The London police regime adopted by New York City the mid-19th century, as well as in the practice of slavecatching in the Antebellum South, serve as the foundations of our current policing policies, he said.

Policing as an institution has been reformed from its inception more than 150 years ago. Examples include the removal of partisan politics from policing institutions, as well as more the recent adoption of police accountability boards.

Today, there is the idea that changing hiring and recruitment practices might “alter the curve” of police violence.

However, Cortez thinks that limiting, or removing particularly duties and tasks from the police, is a more worthwhile approach.

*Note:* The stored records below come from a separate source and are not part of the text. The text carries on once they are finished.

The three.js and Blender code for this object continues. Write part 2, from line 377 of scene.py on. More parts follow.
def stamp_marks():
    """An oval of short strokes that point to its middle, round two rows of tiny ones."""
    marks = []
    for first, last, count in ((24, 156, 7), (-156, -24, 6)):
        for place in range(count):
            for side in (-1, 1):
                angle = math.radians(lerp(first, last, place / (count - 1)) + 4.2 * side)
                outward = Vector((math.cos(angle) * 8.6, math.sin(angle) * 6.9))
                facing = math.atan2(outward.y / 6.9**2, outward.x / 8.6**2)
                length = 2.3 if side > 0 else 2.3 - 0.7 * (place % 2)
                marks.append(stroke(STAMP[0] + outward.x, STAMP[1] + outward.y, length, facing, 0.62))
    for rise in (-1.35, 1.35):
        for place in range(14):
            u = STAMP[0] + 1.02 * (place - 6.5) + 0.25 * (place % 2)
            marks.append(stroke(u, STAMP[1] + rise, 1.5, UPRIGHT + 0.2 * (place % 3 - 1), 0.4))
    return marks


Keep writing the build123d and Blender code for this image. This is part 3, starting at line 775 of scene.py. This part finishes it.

Having community responders for different issues currently tackled by police, such as mental health crises, is the added element that’s missing. Preliminary research results show that farming out functions to non-police agencies has had positive effects for communities, he said.

In the end, however, abolition, rather than reform, is the answer to the problem of civilian killings by police.

“There are now so many instances that it can start to feel like I’m just a part of this generation of people saying we need to do something different,” Cortez said. Especially “for the countless Black parents who have to have the conversation with their children about what’s appropriate behavior — what’s life-saving behavior — when they get pulled over by the police.” 

He encouraged the audience to think of policing as a “two-way” process. To a degree, people have the power to decide what goes on in their communities.

“We suffer from what scholars have referred to police fetishism,” he said. “The notion that society would fall into complete chaos without the police. There are a lot of different perspectives from which to approach the issue.”